All Saints Church, Pavement

All Saints’ is a parish church on Pavement which has had a church on the site since around 685AD. The church currently on the site dates from the twelfth century, although much of the present building dates from the fourteenth century. Parts of the church were rebuilt in 1782 following street widening, with the present chancel having previously been the crossing into the chancel.

There is a lantern in the tower of the church, which is said to have been to guide travellers into York. There is also a church in St Dunstan’s in the West, in Fleet Street in London, which copies this design. After the First World War, the tower changed to become a war memorial for those who had died in the Great War. Internally, the pulpit dates from 1634 and is hexagonal and made for Henry Ayscough. John Wesley was later to preach from this pulpit. The lectern is even older, dating from the fifteenth century having been moved from St Crux church, but the base isn’t as old.

The tower of the church itself was built in around 1400, with the clerestory and battlements added around forty years later. There is a three bay aisled nave and a one bay chancel. The windows are early perpendicular, arguably rather over restored in 1835 to 1837, when the tower and lantern were and also restored as an early part of the Victorian desire to modernise older churches. As with some other churches, unfortunately often too much of the history of a building was taken away in an attempt to make improvements.

In 1887, there was some rebuilding of the east end by Fisher and Hepper, from the designs by George Edmund Street. Much work was also done on the stained glass windows, the east windows repaired and renewed in 1887, the south windows in 1897 and 1903, in the case of the latter, primarily by Charles Kempe. The west end stained glass window dates from the fourteenth century.

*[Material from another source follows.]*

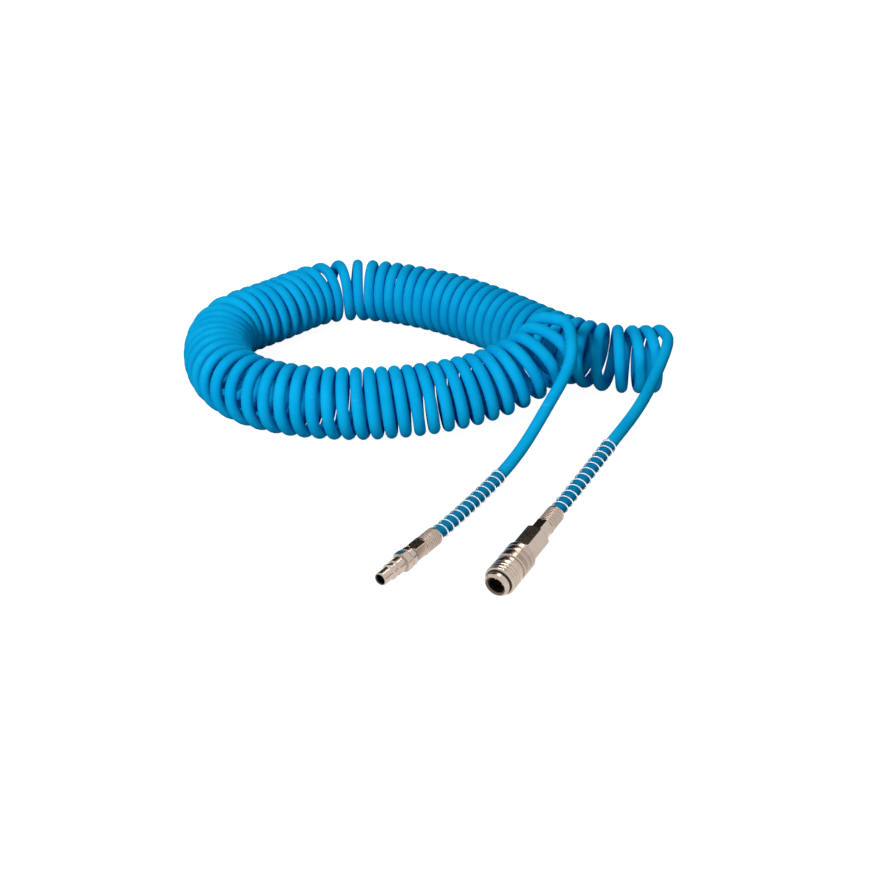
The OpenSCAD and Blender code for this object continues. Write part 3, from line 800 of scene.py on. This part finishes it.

Worth noting are the pews in the church, which have shields from the various city guilds at the end of each row. Also worthy of mention is the door knocker, which is from the twelfth century, and portrays the head of a lion swallowing a bearded head. This is part of a strong connection with the City as 34 Lord Mayors are buried in the church. Another link is with the Royal Dragoon Guards, and this is their regimental church. In 1959, the Princess Royal, in her role as Patron of the Yorkshire Branch of the Royal Society of St. George, attended a service in the church to commemorate St George’s Day.

There is a monument in the church to Tate Wilkinson (October 27th 1739 until November 16th 1803), which was moved from the nearby St Crux church. He had been for 34 years the manager of York Theatre Royal, and had a religious background as his father had been a clergyman.